Можно было бы возразить, что не дело судить обо всём русском народе по людям, проживающим в пределах Московской кольцевой автодороги. Но меня больше занимает утверждение, что призывы «говорить по-русски» исходят от «почвенников». Для сравнения:
Будем благодарны за то, что иностранные термины звучат на нашем языке весьма благозвучно. Если представить себе, что мы начнём изымать из нашего языка иностранные слова, то когда и на чём мы остановимся? (…) Логически рассуждая, пришлось бы далее отказаться от любого института, который мы заимствуем из-за рубежа вместе с соответствующим иностранным термином (…) Если заимствованный из иностранного языка термин укоренился у нас и хорошо звучит, мы должны только радоваться пополнению нашего словарного запаса.

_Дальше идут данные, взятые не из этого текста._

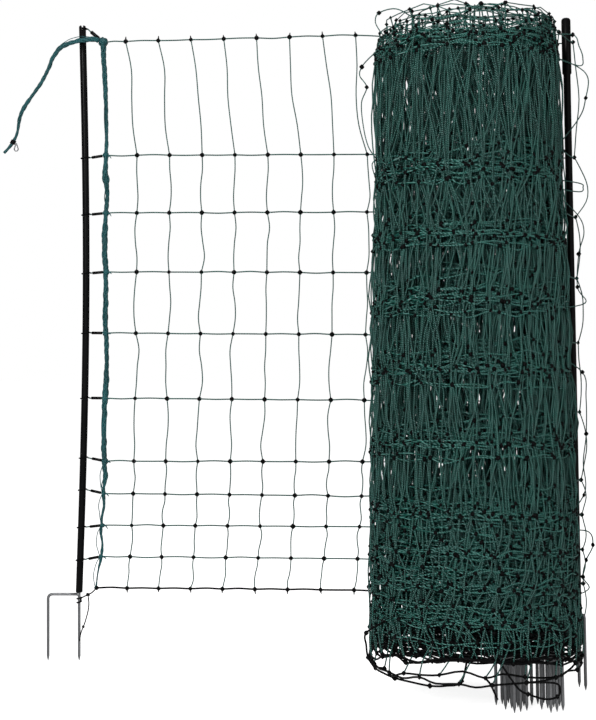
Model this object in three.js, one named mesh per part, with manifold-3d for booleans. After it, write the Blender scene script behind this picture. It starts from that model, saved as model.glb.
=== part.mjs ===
// Electric poultry netting: an end post with a stretch of net that runs into a standing roll, in millimetres, +Z up.
// X runs from the end post to the roll, and -Y is the side that the roll's spikes stand on.
import * as THREE from "three";
import { ConvexGeometry } from "three/addons/geometries/ConvexGeometry.js";
import Module from "manifold-3d";

const wasm = await Module();
wasm.setup();

// Clearances.
const GAP = 0.3; // between two pieces that touch
const SOCKET_GAP = 0.3; // round a spike's rod in its post

// Posts. Heights are above the floor, which the spikes stand on.
const POST_DIAMETER = 14;
const POST_TOP = 1288;
const POST_FOOT = 139;
const POST_BOW = 12; // how far the end post's middle stands off its foot
const CAP_DIAMETER = 18;
const CAP_LENGTH = 112;
const SLOT_WIDTH = 4;
const SLOT_DEPTH = 9;
const SOCKET_DEPTH = 34;

// Double spikes.
const ROD_DIAMETER = 6;
const PRONG_SPACING = 63;
const STEP_DROP = 1; // from a post's foot to the top of its foot step
const BEND_RADIUS = 9;
const TIP_LENGTH = 10;
const TIP_DIAMETER = 1;

// Net. Line 1 is the top line and line 11 the bottom line.
const STRAND_DIAMETER = 2.4;
const BOTTOM_LINE_DIAMETER = 3.2;
const KNOT_SIZE = 7;
const COLUMN_SPACING = 66.5;
const COLUMNS = 10;
const FIRST_COLUMN = 111; // from the end post to the first upright strand
const WAVE = 5; // how far an upright strand bows between two lines
const EDGE_DISTANCE = 585; // from the end post to where the roll hides the net
const TOP_LINE_FALL = 26; // how far the top line comes down behind the roll
// Each line's height as a share of the post's length above its foot, its rise on the way to the roll, how far its
// knots stand off the others', and how far its loop on the post stands off its height.
const LINE_PLACES = [
  { share: 0.9704, rise: 9, shift: -24, loop: 0 },
  { share: 0.7711, rise: -5, shift: 0, loop: -5 },
  { share: 0.6693, rise: -4, shift: 0, loop: -3 },
  { share: 0.5657, rise: -6, shift: 0, loop: -3 },
  { share: 0.4578, rise: -5, shift: -1, loop: 0 },
  { share: 0.3429, rise: -2, shift: -2, loop: 0 },
  { share: 0.2315, rise: 6, shift: -4, loop: 7 },
  { share: 0.1749, rise: 4, shift: -5, loop: 7 },
  { share: 0.1184, rise: 10, shift: -8, loop: -4 },
  { share: 0.0635, rise: 11, shift: -11, loop: -7 },
  { share: 0.0078, rise: 15, shift: -17, loop: 0 },
];
const LINES = LINE_PLACES.map((line) => ({
  ...line,
  height: POST_FOOT + line.share * (POST_TOP - POST_FOOT),
}));

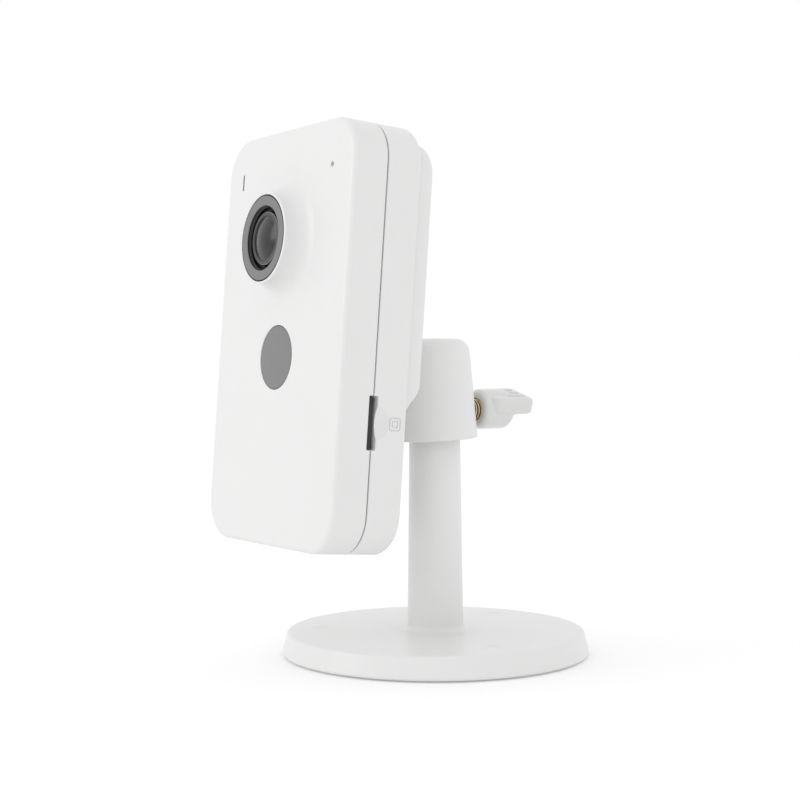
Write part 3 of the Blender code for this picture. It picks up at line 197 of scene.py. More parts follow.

Мысль как будто бы сходная. Кто её высказал? Адольф Гитлер.[11] И если опуститься до двумерной журналистской логики («против заимствований – значит почвенник»), легко вообразить, какие политические взгляды можно было бы приписать поборнику импортных «медийных терминов» на основании этой цитаты. Зато А.И. Герцен по той же логике – несомненный «почвенник»:
Наши чины немецкие, их даже не потрудились перевести на русский язык: коллежские регистраторы, канцеляристы, актуариусы, экзекуторы – всё это остаётся, чтобы поражать слух крестьян и возвеличивать достоинство разных писарей и других конюхов бюрократии (А.И.Герцен, «Пролегомена», 1867)
«Мэры», «спикеры», «омбудсмены»… Кто говорит, что мы не чтим вековые традиции?